Yi Chen: Embracing New Challenges

5/3 Pratt School of Engineering

Pratt Fellow Yi Chen switched his major from music to engineering; his research project seeks to squeeze more energy from batteries

Yi Chen at his piano
Yi Chen: Embracing New Challenges

Major: Electrical and Computer Engineering/Computer Science (Minor: Music)
Advisor: Stefan Goetz
Pratt Research Fellow Project: Novel Drive Train for Electric Vehicles

Yi Chen ’22 has studied the piano since the age of five and even entered Duke as a prospective music major, concentrating on composition and theory

“I had the thought that I was going to study music and neuroscience, actually,” said Chen. “Music is one of the best examples of applied neuroscience, in the sense that it’s all about the creation and release of tension.”

In the Western harmonic system, explained Chen, a specific progression always creates the same expectation in the listener. “Classical composers’ music is so popular because they are very good at creating those expectations with their harmonies—and then either fulfilling it or not fulfilling it, depending on what their goal is,” he said.

Chen quickly progressed toward a music major, finishing most of the required coursework by the end of his second year. He found he had enough time left at Duke to be able to branch out and explore more of what the university had to offer.

“I’ve always been interested in tech stuff,” said Chen. “I was looking at courses I could take, and I thought, ‘You know, I really want to add computer science to the mix.’ So, that’s what I did first, and after a few months, I realized I was having a lot of fun. But software alone didn’t feel like quite enough for me.”

Chen took his first class in the Department of Electrical & Computer Engineering (ECE), and soon he stepped off the academic path he had chosen. He declared a double major in Computer Science (CS) and ECE, minoring in music.

As a Pratt Research Fellow, Chen worked in the lab of Stefan Goetz, an assistant professor of psychiatry and behavioral sciences, neurosurgery, and ECE. Goetz is part of Duke’s Brain Simulation Electronics Lab, which focuses on electronics powered by brain stimulation—an intersection that fits well with Chen’s interest in engineering and neurosciences. Under Goetz’s supervision, Chen has been working to further the development of a new kind of drive train for electric vehicles.

“It’s a new way of managing battery power, but it doesn’t rely on new chemistry or anything like that,” explained Chen. “It’s a purely software-based way of managing a battery pack.”

A traditional battery pack has hardwired connections between battery terminals, and voltage is always high. But the multi-level, modularized series-parallel converter, or MMSPC, replaces physical connections between the batteries with wave-producing transistors that can be switched on and off, sending an adjustable alternating-current (AC) signal directly to the motor.
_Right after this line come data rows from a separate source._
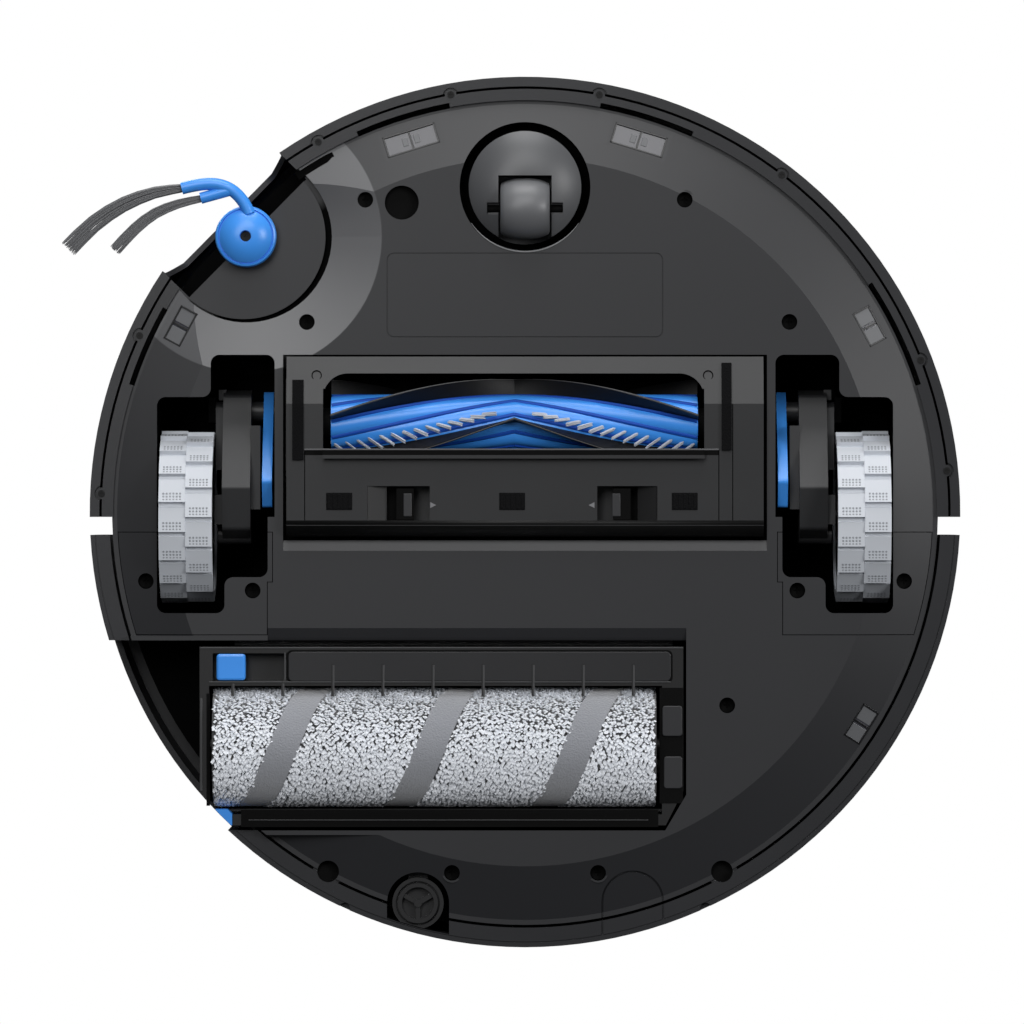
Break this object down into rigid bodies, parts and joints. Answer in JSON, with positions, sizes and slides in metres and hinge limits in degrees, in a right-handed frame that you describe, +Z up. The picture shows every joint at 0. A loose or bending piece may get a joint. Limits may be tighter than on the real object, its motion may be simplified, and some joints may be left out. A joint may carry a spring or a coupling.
{
  "type": "robot vacuum",
  "caption": "Round floor-cleaning robot with a roller mop, main and side brush, sprung drive wheels with climbing levers, caster, bumper, lidar turret and lift-out dust bin.",
  "frame": {"origin": "on the floor, on the axis of the round body", "axes": "+Z up, -Y is the robot's front, +X is to the right seen from below with the front up"},
  "size_m": [0.3636, 0.353, 0.103],
  "materials": {
    "chassis_plastic": "fine-grained dark grey plastic",
    "black_plastic": "black plastic, half matt",
    "shell_plastic": "smooth dark grey plastic",
    "blue_plastic": "satin blue plastic",
    "tyre_rubber": "light grey rubber",
    "black_rubber": "black rubber",
    "white_bristle": "pale nylon bristles",
    "grey_bristle": "grey nylon bristles",
    "microfibre": "speckled microfibre pile with a grey helical stripe",
    "felt": "black flocked strip",
    "smoked_window": "smoked infrared window",
    "screw_steel": "black oxide steel",
    "steel": "plain steel",
    "spring_steel": "spring steel",
    "motor_case": "zinc-plated motor can",
    "battery_wrap": "shrink-wrapped cells",
    "board_green": "circuit board",
    "tank_plastic": "translucent smoked tank plastic",
    "bin_plastic": "smoked bin plastic",
    "filter_paper": "pleated filter",
    "top_plastic": "dark grey top plastic"
  },
  "bodies": {
    "chassis": {"lower_chassis": "chassis_plastic", "rear_shell": "shell_plastic", "upper_deck": "black_plastic", "wheel_housing_left": "chassis_plastic", "wheel_housing_right": "chassis_plastic", "side_brush_deck": "chassis_plastic", "side_brush_motor": "motor_case", "cliff_sensor_windows": "smoked_window", "carpet_sensor": "black_plastic", "chassis_screws": "screw_steel", "battery_pack": "battery_wrap", "main_board": "board_green", "fan_housing": "black_plastic", "clean_water_tank": "tank_plastic", "dirty_water_tank": "tank_plastic", "water_pump": "motor_case", "water_port": "black_plastic", "brush_gearbox": "black_plastic", "lidar_turret": "top_plastic", "arm_spring_left": "spring_steel", "arm_spring_right": "spring_steel"},
    "fan": {"fan_impeller": "shell_plastic"},
    "lidar": {"lidar_head": "black_plastic"},
    "bumper": {"bumper_shell": "shell_plastic", "bumper_retainer": "shell_plastic", "bumper_screws": "screw_steel", "sensor_window": "smoked_window"},
    "arm_left": {"suspension_arm_left": "black_plastic", "drive_motor_left": "motor_case"},
    "arm_right": {"suspension_arm_right": "black_plastic", "drive_motor_right": "motor_case"},
    "wheel_left": {"tyre_left": "tyre_rubber", "wheel_rim_left": "black_plastic"},
    "wheel_right": {"tyre_right": "tyre_rubber", "wheel_rim_right": "black_plastic"},
    "lever_left": {"climb_lever_left": "blue_plastic"},
    "lever_right": {"climb_lever_right": "blue_plastic"},
    "main_brush": {"brush_core": "blue_plastic", "brush_flaps": "black_rubber", "brush_bristles": "white_bristle"},
    "cover": {"brush_cover": "black_plastic", "brush_edge_seals": "felt"},
    "latch_left": {"brush_latch_left": "black_plastic"},
    "latch_right": {"brush_latch_right": "black_plastic"},
    "side_brush": {"side_brush_hub": "blue_plastic", "side_brush_bristles": "grey_bristle", "side_brush_screw": "steel"},
    "lifter": {"mop_lifter": "black_plastic"},
    "mop": {"mop_frame": "black_plastic", "mop_pull_tab": "blue_plastic"},
    "roller": {"mop_roller_core": "black_plastic", "mop_sleeve": "microfibre"},
    "release": {"mop_release_button": "blue_plastic"},
    "caster": {"caster_swivel": "black_plastic", "caster_axle": "steel"},
    "caster_roll": {"caster_wheel": "black_rubber"},
    "lid": {"top_cover": "top_plastic"},
    "start": {"start_button": "shell_plastic"},
    "bin": {"dust_bin": "bin_plastic", "dust_filter": "filter_paper"}
  },
  "joints": [
    {"name": "bumper_press", "type": "slide", "parent": "chassis", "child": "bumper", "axis": [0, 1, 0], "range_m": [0, 0.003], "stiffness_N_per_m": 400, "springref_m": -0.004},
    {"name": "arm_left_swing", "type": "hinge", "parent": "chassis", "child": "arm_left", "pos_m": [-0.1184, -0.041, 0.042], "axis": [-1, 0, 0], "range_deg": [0, 30], "stiffness_Nm_per_rad": 0.3, "springref_deg": 34.95, "deforming": ["arm_spring_left"]},
    {"name": "wheel_left_roll", "type": "hinge", "parent": "arm_left", "child": "wheel_left", "pos_m": [-0.1373, 0.002, 0.035], "axis": [1, 0, 0], "continuous": true},
    {"name": "lever_left_swing", "type": "hinge", "parent": "chassis", "child": "lever_left", "pos_m": [-0.1046, -0.041, 0.042], "axis": [-1, 0, 0], "range_deg": [0, 25]},
    {"name": "arm_right_swing", "type": "hinge", "parent": "chassis", "child": "arm_right", "pos_m": [0.1184, -0.041, 0.042], "axis": [-1, 0, 0], "range_deg": [0, 30], "stiffness_Nm_per_rad": 0.3, "springref_deg": 34.95, "deforming": ["arm_spring_right"]},
    {"name": "wheel_right_roll", "type": "hinge", "parent": "arm_right", "child": "wheel_right", "pos_m": [0.1373, 0.002, 0.035], "axis": [1, 0, 0], "continuous": true},
    {"name": "lever_right_swing", "type": "hinge", "parent": "chassis", "child": "lever_right", "pos_m": [0.1046, -0.041, 0.042], "axis": [-1, 0, 0], "range_deg": [0, 25]},
    {"name": "main_brush_spin", "type": "hinge", "parent": "chassis", "child": "main_brush", "pos_m": [-0.0043, -0.036, 0.019], "axis": [1, 0, 0], "continuous": true},
    {"name": "brush_cover_lift_off", "type": "slide", "parent": "chassis", "child": "cover", "axis": [0, 0, -1], "range_m": [0, 0.03]},
    {"name": "brush_latch_left_slide", "type": "slide", "parent": "cover", "child": "latch_left", "axis": [1, 0, 0], "range_m": [0, 0.005], "stiffness_N_per_m": 150, "springref_m": -0.003},
    {"name": "brush_latch_right_slide", "type": "slide", "parent": "cover", "child": "latch_right", "axis": [-1, 0, 0], "range_m": [0, 0.005], "stiffness_N_per_m": 150, "springref_m": -0.003},
    {"name": "side_brush_spin", "type": "hinge", "parent": "chassis", "child": "side_brush", "pos_m": [-0.113, -0.1115, 0.008], "axis": [0, 0, 1], "continuous": true},
    {"name": "caster_swivel_turn", "type": "hinge", "parent": "chassis", "child": "caster", "pos_m": [0, -0.1316, 0.02], "axis": [0, 0, 1], "continuous": true},
    {"name": "caster_wheel_roll", "type": "hinge", "parent": "caster", "child": "caster_roll", "pos_m": [0, -0.1229, 0.0125], "axis": [1, 0, 0], "continuous": true},
    {"name": "mop_lift", "type": "slide", "parent": "chassis", "child": "lifter", "axis": [0, 0, 1], "range_m": [0, 0.008]},
    {"name": "mop_extend", "type": "slide", "parent": "lifter", "child": "mop", "axis": [-1, 0, 0], "range_m": [0, 0.012]},
    {"name": "mop_roller_spin", "type": "hinge", "parent": "mop", "child": "roller", "pos_m": [-0.0367, 0.0955, 0.0248], "axis": [1, 0, 0], "continuous": true},
    {"name": "mop_release_slide", "type": "slide", "parent": "mop", "child": "release", "axis": [1, 0, 0], "range_m": [0, 0.012], "stiffness_N_per_m": 60, "springref_m": -0.004},
    {"name": "fan_spin", "type": "hinge", "parent": "chassis", "child": "fan", "pos_m": [0.103, 0.084, 0.045], "axis": [0, 0, 1], "continuous": true},
    {"name": "lidar_spin", "type": "hinge", "parent": "chassis", "child": "lidar", "pos_m": [0, -0.026, 0.09], "axis": [0, 0, 1], "continuous": true},
    {"name": "top_cover_lift_off", "type": "slide", "parent": "chassis", "child": "lid", "axis": [0, 0, 1], "range_m": [0, 0.12]},
    {"name": "dust_bin_lift_out", "type": "slide", "parent": "chassis", "child": "bin", "axis": [0, 0, 1], "range_m": [0, 0.084]},
    {"name": "start_button_press", "type": "slide", "parent": "lid", "child": "start", "axis": [0, 0, -1], "range_m": [0, 0.001], "stiffness_N_per_m": 600, "springref_m": -0.001}
  ],
  "couplings": [
    {"joint": "dust_bin_lift_out", "follows": "top_cover_lift_off", "ratio": 0.7}
  ]
}
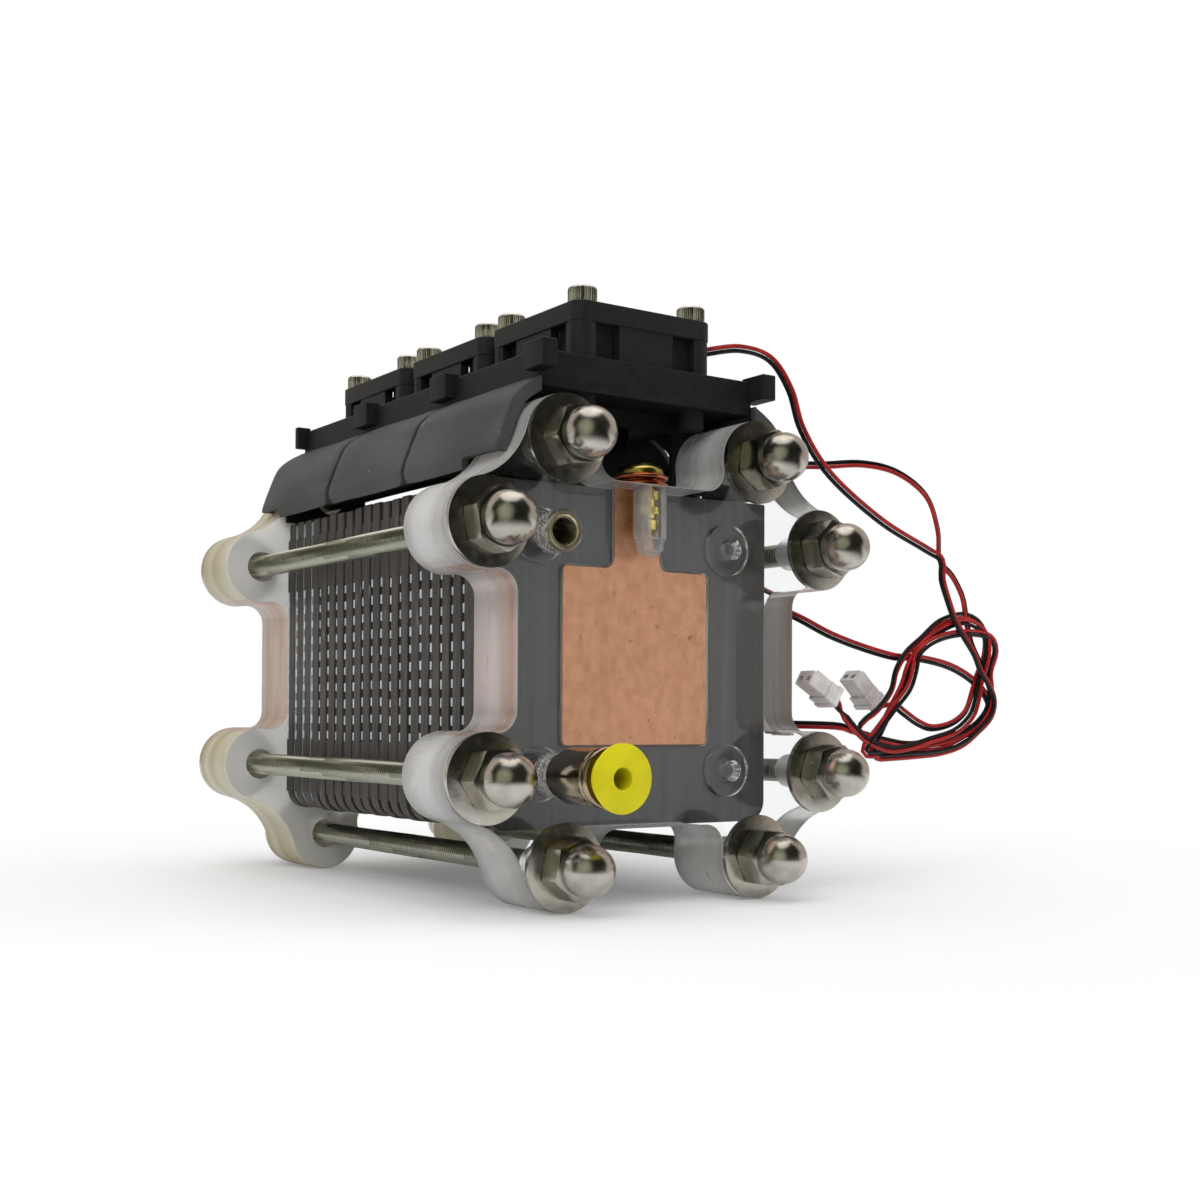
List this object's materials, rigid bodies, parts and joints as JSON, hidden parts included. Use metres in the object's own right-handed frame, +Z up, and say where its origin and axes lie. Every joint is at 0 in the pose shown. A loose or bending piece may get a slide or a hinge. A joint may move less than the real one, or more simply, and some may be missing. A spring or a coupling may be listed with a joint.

The MMSPC allows the team to rewire all the cells in a battery pack depending on the level of voltage they want to send. They can even choose to route around single battery cells if it’s a more effective strategy. For engineers working on squeezing the highest range out of electric vehicles between charges, it’s a particularly useful concept.

“The amount of range you get from a battery pack is limited by its least effective cell,” explained Chen. “Once one of the cells drops to a certain voltage, you can’t use the battery anymore without charging the entire pack. A system like ours is very beneficial because if one cell’s voltage dips significantly lower than the others, you could just route around it while still tapping into all the other cells.”

Chen has also been working to distribute and balance charge across all the cells, to prevent voltage from dropping in the first place.

“Balancing the cells solves a fundamental problem of batteries right now,” said Goetz. “No two battery cells in a pack have exactly the same properties—there’s always one that is far worse than the others, that limits overall performance.”

According to Goetz, balancing the charge also solves performance issues related to overheating, self-discharge, cell capacitance, aging and cell death.  Chen admitted that he felt out of his depth when he inherited the project from Zhongxi Li, an ECE doctoral student in Goetz’s lab.

“There was already an array of batteries with circuit boards on them and most of the control system. So, I had to learn and to understand how phase AC motors are driven, what field-oriented control is, what trapezoidal control is … just a lot of things to learn,” Chen said.

His first semester was spent doing exactly that: learning.

“That period of time was actually very productive for me because that’s when I learned to design circuit boards, how LabVIEW works, and about motor control and some power electronics concepts. Even given a short amount of time, you can learn a lot about a whole bunch of things if you really want to,” said Chen.

Shortly thereafter, Goetz’s lab procured a gasoline-powered dune buggy. Chen began to strip the fuel system from the vehicle, preparing it to receive its new electrical system and demonstrate the team’s novel drive train. Now, he’s started characterizing the battery pack’s waveforms.

“In the next few weeks, I’m going to try to quickly make a mounting plate for the motor on the vehicle to see if I can start getting the system onto the vehicle. I guess my goal is that it drives by the time I graduate,” he said.

After that, Chen will be busy with another different challenge: he’s beginning a PhD program in electrical engineering at North Carolina State University at Raleigh, developing wearable biosensors in the lab of professor Alper Bozkurt.